Stated problem
Please write out the material below exactly as given.

[BEGIN Raw data]

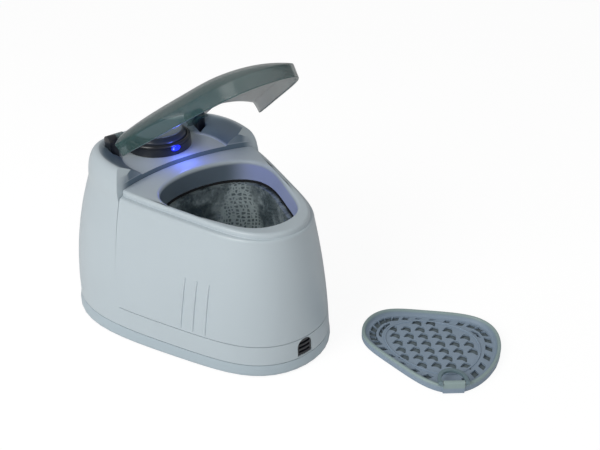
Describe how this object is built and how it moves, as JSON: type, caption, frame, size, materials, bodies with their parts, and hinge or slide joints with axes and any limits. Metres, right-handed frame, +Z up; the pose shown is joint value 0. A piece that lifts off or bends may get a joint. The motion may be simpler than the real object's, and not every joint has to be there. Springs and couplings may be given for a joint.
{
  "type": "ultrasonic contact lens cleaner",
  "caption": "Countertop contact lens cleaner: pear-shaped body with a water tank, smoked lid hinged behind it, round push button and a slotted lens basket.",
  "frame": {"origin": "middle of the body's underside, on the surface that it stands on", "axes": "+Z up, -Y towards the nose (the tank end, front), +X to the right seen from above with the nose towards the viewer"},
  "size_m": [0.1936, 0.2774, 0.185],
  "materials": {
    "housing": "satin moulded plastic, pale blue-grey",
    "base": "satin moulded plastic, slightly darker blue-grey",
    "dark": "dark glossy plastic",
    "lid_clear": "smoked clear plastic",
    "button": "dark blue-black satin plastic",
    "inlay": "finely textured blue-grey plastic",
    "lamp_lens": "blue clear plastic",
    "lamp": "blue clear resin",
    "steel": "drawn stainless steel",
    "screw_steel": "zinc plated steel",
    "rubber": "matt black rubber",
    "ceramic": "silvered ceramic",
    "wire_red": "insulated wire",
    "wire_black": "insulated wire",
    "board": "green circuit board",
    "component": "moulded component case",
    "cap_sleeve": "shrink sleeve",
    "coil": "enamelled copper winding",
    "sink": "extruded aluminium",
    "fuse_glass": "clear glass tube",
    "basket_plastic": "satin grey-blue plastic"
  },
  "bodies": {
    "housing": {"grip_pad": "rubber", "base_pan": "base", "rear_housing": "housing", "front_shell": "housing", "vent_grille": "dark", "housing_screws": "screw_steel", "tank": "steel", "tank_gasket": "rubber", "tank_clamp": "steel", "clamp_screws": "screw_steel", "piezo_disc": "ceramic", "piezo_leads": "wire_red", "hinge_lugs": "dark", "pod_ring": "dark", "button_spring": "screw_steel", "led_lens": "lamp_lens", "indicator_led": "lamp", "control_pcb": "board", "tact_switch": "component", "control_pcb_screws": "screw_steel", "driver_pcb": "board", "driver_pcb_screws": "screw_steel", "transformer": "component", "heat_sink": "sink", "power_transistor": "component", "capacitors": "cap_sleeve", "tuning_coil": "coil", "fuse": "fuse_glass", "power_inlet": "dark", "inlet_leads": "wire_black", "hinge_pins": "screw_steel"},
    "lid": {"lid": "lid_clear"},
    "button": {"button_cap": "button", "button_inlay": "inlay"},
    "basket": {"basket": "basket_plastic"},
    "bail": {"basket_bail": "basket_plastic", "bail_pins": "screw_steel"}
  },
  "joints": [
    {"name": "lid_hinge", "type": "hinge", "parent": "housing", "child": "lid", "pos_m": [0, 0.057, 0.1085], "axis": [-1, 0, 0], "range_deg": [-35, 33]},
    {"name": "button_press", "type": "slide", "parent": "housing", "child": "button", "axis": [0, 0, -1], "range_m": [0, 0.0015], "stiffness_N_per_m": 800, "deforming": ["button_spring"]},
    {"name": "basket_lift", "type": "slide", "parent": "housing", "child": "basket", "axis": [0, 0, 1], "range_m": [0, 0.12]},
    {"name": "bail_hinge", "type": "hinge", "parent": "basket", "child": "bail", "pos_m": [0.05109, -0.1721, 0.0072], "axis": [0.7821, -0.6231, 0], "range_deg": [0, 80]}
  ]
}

[END Raw data]

The response
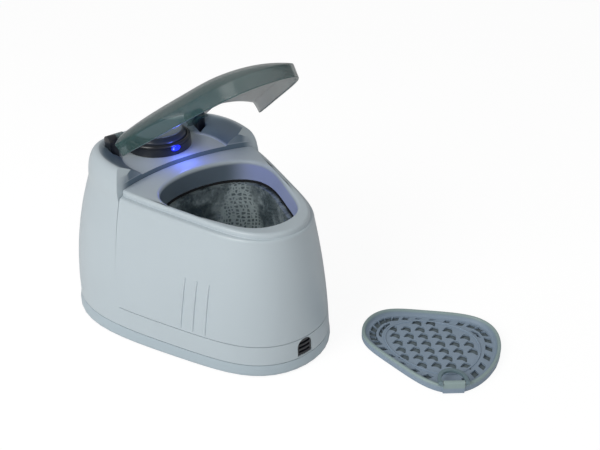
Describe how this object is built and how it moves, as JSON: type, caption, frame, size, materials, bodies with their parts, and hinge or slide joints with axes and any limits. Metres, right-handed frame, +Z up; the pose shown is joint value 0. A piece that lifts off or bends may get a joint. The motion may be simpler than the real object's, and not every joint has to be there. Springs and couplings may be given for a joint.
{
  "type": "ultrasonic contact lens cleaner",
  "caption": "Countertop contact lens cleaner: pear-shaped body with a water tank, smoked lid hinged behind it, round push button and a slotted lens basket.",
  "frame": {"origin": "middle of the body's underside, on the surface that it stands on", "axes": "+Z up, -Y towards the nose (the tank end, front), +X to the right seen from above with the nose towards the viewer"},
  "size_m": [0.1936, 0.2774, 0.185],
  "materials": {
    "housing": "satin moulded plastic, pale blue-grey",
    "base": "satin moulded plastic, slightly darker blue-grey",
    "dark": "dark glossy plastic",
    "lid_clear": "smoked clear plastic",
    "button": "dark blue-black satin plastic",
    "inlay": "finely textured blue-grey plastic",
    "lamp_lens": "blue clear plastic",
    "lamp": "blue clear resin",
    "steel": "drawn stainless steel",
    "screw_steel": "zinc plated steel",
    "rubber": "matt black rubber",
    "ceramic": "silvered ceramic",
    "wire_red": "insulated wire",
    "wire_black": "insulated wire",
    "board": "green circuit board",
    "component": "moulded component case",
    "cap_sleeve": "shrink sleeve",
    "coil": "enamelled copper winding",
    "sink": "extruded aluminium",
    "fuse_glass": "clear glass tube",
    "basket_plastic": "satin grey-blue plastic"
  },
  "bodies": {
    "housing": {"grip_pad": "rubber", "base_pan": "base", "rear_housing": "housing", "front_shell": "housing", "vent_grille": "dark", "housing_screws": "screw_steel", "tank": "steel", "tank_gasket": "rubber", "tank_clamp": "steel", "clamp_screws": "screw_steel", "piezo_disc": "ceramic", "piezo_leads": "wire_red", "hinge_lugs": "dark", "pod_ring": "dark", "button_spring": "screw_steel", "led_lens": "lamp_lens", "indicator_led": "lamp", "control_pcb": "board", "tact_switch": "component", "control_pcb_screws": "screw_steel", "driver_pcb": "board", "driver_pcb_screws": "screw_steel", "transformer": "component", "heat_sink": "sink", "power_transistor": "component", "capacitors": "cap_sleeve", "tuning_coil": "coil", "fuse": "fuse_glass", "power_inlet": "dark", "inlet_leads": "wire_black", "hinge_pins": "screw_steel"},
    "lid": {"lid": "lid_clear"},
    "button": {"button_cap": "button", "button_inlay": "inlay"},
    "basket": {"basket": "basket_plastic"},
    "bail": {"basket_bail": "basket_plastic", "bail_pins": "screw_steel"}
  },
  "joints": [
    {"name": "lid_hinge", "type": "hinge", "parent": "housing", "child": "lid", "pos_m": [0, 0.057, 0.1085], "axis": [-1, 0, 0], "range_deg": [-35, 33]},
    {"name": "button_press", "type": "slide", "parent": "housing", "child": "button", "axis": [0, 0, -1], "range_m": [0, 0.0015], "stiffness_N_per_m": 800, "deforming": ["button_spring"]},
    {"name": "basket_lift", "type": "slide", "parent": "housing", "child": "basket", "axis": [0, 0, 1], "range_m": [0, 0.12]},
    {"name": "bail_hinge", "type": "hinge", "parent": "basket", "child": "bail", "pos_m": [0.05109, -0.1721, 0.0072], "axis": [0.7821, -0.6231, 0], "range_deg": [0, 80]}
  ]
}